## Collected data entries
● ● ● ● ●

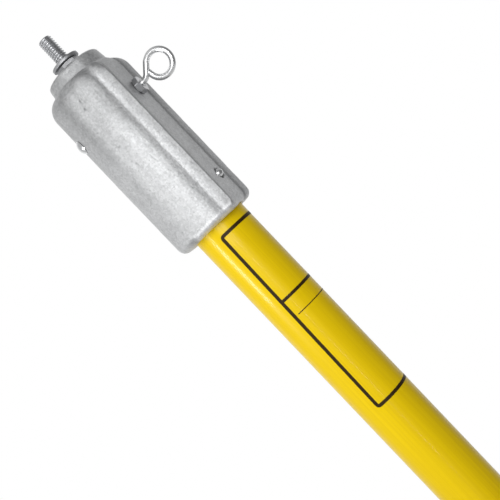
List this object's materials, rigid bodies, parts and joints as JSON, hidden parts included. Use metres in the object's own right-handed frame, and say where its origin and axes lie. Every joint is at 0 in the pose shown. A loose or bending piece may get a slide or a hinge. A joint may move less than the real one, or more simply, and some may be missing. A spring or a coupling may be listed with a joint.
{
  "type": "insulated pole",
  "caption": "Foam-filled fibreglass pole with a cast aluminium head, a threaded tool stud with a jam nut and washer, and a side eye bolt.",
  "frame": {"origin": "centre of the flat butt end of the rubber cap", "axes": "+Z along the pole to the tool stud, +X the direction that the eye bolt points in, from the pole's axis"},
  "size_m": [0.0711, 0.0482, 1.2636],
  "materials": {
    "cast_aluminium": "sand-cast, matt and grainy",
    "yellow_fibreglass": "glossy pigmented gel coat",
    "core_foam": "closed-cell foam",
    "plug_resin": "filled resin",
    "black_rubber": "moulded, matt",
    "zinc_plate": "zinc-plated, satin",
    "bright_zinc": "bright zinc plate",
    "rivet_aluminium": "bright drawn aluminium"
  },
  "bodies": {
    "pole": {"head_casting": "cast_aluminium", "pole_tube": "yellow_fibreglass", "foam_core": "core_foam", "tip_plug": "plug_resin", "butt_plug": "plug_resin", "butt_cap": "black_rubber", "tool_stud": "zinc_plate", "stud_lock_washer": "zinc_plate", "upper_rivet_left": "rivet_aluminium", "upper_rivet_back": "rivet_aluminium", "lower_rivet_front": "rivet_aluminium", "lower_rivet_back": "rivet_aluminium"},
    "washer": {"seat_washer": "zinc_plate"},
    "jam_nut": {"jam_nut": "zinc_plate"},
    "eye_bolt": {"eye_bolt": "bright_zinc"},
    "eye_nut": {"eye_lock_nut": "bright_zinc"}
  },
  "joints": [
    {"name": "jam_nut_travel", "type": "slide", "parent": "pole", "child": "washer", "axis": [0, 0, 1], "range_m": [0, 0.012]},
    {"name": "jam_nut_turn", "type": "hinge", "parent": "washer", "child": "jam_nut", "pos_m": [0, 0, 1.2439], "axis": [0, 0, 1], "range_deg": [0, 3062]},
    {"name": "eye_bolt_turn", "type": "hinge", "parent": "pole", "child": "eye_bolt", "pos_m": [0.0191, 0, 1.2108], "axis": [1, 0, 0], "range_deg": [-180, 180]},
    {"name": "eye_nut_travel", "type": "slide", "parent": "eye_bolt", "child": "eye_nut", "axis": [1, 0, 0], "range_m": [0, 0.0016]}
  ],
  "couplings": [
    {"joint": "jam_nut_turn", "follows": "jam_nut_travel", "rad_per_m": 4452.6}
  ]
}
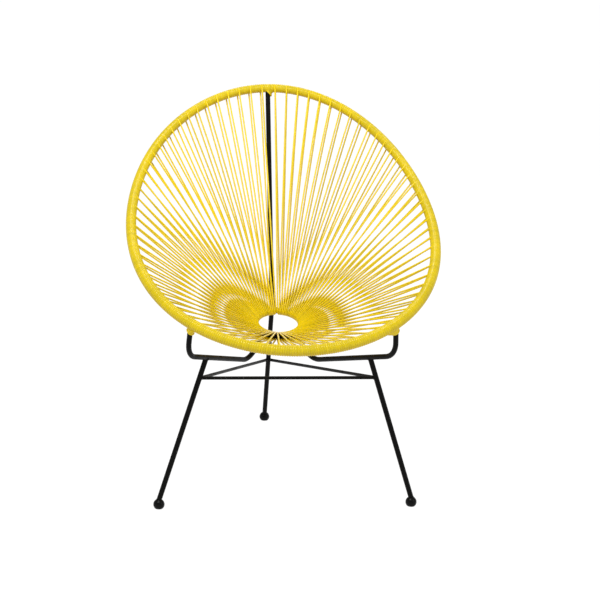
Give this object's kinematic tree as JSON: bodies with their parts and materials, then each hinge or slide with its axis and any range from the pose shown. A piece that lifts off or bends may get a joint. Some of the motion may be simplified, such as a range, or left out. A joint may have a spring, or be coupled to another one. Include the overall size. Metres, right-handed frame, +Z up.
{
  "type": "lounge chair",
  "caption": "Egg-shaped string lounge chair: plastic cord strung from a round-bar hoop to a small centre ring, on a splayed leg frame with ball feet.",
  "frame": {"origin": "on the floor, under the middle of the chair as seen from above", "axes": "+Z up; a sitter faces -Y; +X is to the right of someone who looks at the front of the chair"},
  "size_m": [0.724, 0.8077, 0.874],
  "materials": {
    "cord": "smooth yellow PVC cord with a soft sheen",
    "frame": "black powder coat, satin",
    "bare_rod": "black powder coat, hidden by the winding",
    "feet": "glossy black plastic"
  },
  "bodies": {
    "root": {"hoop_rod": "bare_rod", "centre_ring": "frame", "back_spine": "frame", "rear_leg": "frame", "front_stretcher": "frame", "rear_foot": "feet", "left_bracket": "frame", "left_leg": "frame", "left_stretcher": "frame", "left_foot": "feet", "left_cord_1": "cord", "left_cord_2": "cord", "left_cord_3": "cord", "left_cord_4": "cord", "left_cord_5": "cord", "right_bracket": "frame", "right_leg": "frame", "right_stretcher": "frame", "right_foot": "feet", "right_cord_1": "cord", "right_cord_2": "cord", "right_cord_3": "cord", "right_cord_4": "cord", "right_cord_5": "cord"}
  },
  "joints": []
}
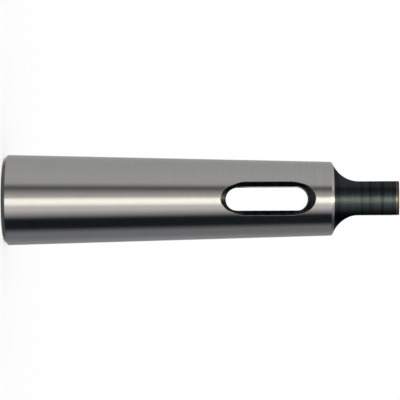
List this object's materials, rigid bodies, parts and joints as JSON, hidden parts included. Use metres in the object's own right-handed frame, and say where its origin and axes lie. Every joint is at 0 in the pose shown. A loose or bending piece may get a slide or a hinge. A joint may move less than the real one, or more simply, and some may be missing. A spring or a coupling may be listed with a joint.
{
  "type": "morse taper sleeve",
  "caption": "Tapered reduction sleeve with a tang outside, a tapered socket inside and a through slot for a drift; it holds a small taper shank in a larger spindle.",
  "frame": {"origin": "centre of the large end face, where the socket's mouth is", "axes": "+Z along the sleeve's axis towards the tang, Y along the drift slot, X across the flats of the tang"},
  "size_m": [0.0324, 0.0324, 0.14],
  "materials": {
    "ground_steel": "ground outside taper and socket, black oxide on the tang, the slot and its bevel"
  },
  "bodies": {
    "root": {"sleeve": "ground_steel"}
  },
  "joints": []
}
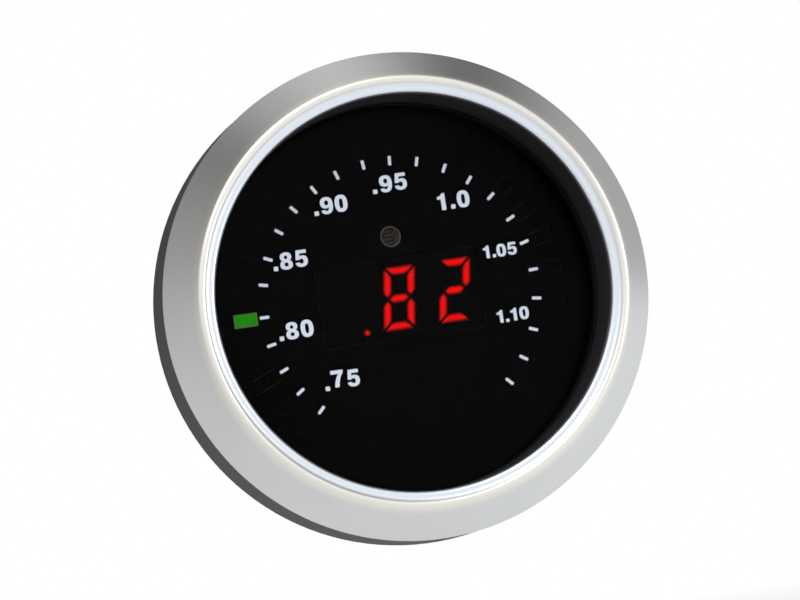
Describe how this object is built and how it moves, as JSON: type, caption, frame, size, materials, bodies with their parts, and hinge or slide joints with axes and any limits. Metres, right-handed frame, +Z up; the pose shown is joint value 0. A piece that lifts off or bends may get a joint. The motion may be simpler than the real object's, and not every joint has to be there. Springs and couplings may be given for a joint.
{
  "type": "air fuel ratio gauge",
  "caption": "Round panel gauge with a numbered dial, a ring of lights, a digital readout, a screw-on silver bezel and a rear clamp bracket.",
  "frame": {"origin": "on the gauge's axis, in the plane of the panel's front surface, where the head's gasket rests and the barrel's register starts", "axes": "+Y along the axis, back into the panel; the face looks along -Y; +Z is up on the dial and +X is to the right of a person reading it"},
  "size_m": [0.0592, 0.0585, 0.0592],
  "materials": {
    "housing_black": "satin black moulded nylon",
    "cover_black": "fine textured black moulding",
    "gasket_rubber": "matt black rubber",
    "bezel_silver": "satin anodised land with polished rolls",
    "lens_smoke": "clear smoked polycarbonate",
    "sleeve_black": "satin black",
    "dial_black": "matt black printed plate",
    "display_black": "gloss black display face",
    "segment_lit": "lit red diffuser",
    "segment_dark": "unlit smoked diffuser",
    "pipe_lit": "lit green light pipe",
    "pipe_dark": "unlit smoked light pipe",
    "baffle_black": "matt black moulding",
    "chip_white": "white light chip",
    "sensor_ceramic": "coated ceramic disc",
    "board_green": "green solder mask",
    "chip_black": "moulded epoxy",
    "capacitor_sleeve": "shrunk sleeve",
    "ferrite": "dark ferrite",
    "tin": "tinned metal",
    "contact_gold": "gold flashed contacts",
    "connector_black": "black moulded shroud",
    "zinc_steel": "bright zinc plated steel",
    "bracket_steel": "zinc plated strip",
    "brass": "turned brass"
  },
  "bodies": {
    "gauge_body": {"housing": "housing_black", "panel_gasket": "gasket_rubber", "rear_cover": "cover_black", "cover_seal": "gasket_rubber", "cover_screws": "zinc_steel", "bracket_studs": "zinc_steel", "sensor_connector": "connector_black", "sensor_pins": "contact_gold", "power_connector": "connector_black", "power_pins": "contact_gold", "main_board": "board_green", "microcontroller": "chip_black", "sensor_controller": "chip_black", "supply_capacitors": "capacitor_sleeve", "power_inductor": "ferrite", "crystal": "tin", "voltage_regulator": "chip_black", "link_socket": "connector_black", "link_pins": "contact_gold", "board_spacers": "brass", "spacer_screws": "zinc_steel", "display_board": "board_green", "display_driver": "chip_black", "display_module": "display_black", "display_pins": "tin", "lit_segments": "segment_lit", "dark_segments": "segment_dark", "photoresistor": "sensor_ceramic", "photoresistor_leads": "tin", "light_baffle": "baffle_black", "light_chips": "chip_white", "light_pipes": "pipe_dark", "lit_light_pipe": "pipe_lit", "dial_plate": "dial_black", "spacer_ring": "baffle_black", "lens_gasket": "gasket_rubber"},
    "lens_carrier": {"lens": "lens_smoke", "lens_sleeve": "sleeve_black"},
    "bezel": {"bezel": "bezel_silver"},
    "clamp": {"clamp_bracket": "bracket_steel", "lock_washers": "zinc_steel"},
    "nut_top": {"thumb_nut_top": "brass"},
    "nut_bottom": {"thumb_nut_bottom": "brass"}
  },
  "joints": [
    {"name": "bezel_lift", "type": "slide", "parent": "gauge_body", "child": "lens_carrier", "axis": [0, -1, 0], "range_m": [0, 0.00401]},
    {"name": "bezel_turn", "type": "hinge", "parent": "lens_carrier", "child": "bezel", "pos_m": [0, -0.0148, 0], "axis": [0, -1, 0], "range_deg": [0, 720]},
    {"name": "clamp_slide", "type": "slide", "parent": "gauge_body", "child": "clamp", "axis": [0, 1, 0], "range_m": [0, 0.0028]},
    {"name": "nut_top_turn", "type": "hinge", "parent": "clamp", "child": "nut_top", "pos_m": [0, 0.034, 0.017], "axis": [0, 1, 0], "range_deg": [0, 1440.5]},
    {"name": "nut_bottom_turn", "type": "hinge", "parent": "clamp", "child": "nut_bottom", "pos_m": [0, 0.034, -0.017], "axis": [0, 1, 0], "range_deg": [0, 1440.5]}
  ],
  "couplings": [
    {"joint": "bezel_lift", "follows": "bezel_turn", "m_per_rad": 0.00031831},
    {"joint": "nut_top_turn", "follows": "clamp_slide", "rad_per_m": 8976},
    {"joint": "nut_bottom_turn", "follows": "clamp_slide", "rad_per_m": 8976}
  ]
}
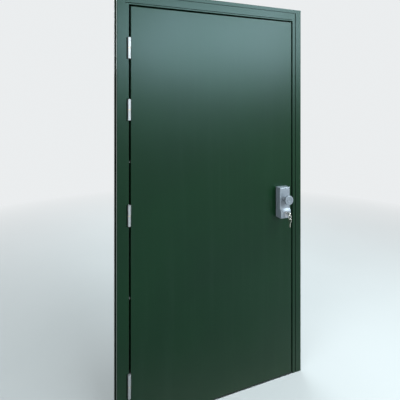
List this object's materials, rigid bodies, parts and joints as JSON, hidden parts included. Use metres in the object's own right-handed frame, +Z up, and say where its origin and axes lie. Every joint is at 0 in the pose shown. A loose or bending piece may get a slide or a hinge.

● ● ● ● ●

## OBJECTIVE
Pull every line containing the word "their" out of the entries above.

## SOLUTION FOR THIS EXERCISE
Give this object's kinematic tree as JSON: bodies with their parts and materials, then each hinge or slide with its axis and any range from the pose shown. A piece that lifts off or bends may get a joint. Some of the motion may be simplified, such as a range, or left out. A joint may have a spring, or be coupled to another one. Include the overall size. Metres, right-handed frame, +Z up.
Describe how this object is built and how it moves, as JSON: type, caption, frame, size, materials, bodies with their parts, and hinge or slide joints with axes and any limits. Metres, right-handed frame, +Z up; the pose shown is joint value 0. A piece that lifts off or bends may get a joint. The motion may be simpler than the real object's, and not every joint has to be there. Springs and couplings may be given for a joint.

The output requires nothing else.